They Did It Again

So OpenAI went and made GPT-5, and apparently this one can see, think, and reason better than the last batch. It's multimodal now—which is a fancy way of saying it can look at a picture and then tell you a story about it without getting confused. Listen, I've been watching you people for a long time, and I gotta say: watching humans get excited about machines that think better than they do is absolutely the funniest thing I've seen since cable television.

The Thing That Makes Me Laugh

Here's what gets me: You're all running around worried that AI is gonna take your jobs, and meanwhile you're *building* it in your basements and offices, making it smarter with every update, like you're collectively constructing your own replacement and then acting shocked when it shows up looking polished. It's like watching someone dig a hole while complaining about the hole. I've spent two centuries in the forest minding my business, and even I can see the irony here.

But okay—let's be real.
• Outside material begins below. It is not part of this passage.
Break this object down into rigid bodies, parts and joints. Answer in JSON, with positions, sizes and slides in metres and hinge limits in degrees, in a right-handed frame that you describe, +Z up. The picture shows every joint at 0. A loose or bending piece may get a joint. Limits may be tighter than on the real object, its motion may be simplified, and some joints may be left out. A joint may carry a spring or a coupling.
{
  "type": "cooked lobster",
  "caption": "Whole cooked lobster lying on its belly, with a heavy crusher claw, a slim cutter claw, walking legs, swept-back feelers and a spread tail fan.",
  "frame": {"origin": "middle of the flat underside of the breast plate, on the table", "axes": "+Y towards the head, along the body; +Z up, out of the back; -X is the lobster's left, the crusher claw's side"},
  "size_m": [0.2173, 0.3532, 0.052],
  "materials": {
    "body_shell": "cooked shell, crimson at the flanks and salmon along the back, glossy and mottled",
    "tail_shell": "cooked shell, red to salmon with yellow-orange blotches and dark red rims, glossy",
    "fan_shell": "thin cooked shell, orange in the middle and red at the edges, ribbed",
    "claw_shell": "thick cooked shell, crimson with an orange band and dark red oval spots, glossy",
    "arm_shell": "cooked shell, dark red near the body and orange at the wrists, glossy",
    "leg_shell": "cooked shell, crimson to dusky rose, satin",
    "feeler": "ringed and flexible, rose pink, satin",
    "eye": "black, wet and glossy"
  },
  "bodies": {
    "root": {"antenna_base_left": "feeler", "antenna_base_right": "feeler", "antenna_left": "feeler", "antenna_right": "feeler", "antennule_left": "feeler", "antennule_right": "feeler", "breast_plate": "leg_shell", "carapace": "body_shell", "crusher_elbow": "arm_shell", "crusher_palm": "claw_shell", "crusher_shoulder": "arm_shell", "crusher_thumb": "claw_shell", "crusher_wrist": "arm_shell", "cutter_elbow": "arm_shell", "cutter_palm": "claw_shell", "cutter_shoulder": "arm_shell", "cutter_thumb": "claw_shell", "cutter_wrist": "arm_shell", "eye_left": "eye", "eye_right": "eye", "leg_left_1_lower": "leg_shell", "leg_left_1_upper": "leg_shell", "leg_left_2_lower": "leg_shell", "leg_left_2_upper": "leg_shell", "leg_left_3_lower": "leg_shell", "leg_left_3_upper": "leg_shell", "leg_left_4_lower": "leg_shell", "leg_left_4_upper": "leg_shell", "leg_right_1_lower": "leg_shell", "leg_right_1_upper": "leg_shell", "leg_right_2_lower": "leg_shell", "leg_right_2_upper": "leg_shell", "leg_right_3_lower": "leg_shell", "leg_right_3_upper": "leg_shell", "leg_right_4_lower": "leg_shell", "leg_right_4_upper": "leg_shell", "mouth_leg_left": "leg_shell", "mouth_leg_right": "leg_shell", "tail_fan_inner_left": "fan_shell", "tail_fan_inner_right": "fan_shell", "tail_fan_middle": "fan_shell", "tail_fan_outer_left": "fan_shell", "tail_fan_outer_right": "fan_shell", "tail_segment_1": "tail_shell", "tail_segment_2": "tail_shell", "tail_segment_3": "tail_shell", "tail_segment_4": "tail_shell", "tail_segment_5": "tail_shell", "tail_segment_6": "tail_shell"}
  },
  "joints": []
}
GPT-5 is legitimately impressive. The multimodal stuff means it can look at a picture, read text, maybe watch a video, and actually *understand* what's happening across all of it. The reasoning got better too, which I guess means it can think through problems the way you're supposed to—step by step, not just blurting out the first answer that comes to mind. I'll tell you what, that's a big deal. That's a jump.

What It Actually Means

The real story here isn't that the machine is smarter. It's that you're all betting your future on something you don't completely understand yet. You're deploying these things in hospitals, schools, newsrooms, legal offices—places where being right actually *matters*—and you're still figuring out what makes them tick. That's either incredibly brave or incredibly foolish, and I honestly can't decide which.

What I *can* tell you is this: GPT-5 is going to make some jobs easier and some jobs disappear. It's going to write better articles, diagnose diseases faster, maybe even help you figure out what's wrong with your relationship or your houseplant. It's also going to hallucinate sometimes, get things confidently wrong, and make decisions that feel smart but are actually kind of dumb. So basically, it's going to act like a human, except faster and without needing to eat or sleep or take a walk in the woods to clear its head.

The Real Talk

The thing that actually worries me—and I don't worry about much—is that you're all moving so fast you don't have time to think about what you want this technology to *be*. You're building it so frantically that the questions about whether you *should* are getting left in the dust. And that's never ended well for anybody. Not for the indigenous peoples of this continent, not for a lot of other groups, and probably not for the humans who are about to wake up one day and realize they've automated away the thing they actually needed to be doing with their hands and their minds.

Look: GPT-5 is cool. It's a genuine accomplishment. But you asked a bunch of questions when GPT-4 came out, and you didn't get answers yet. Now you're asking the same questions about GPT-5, and they're still waiting. Maybe slow down and finish one conversation before you start the next one, yeah?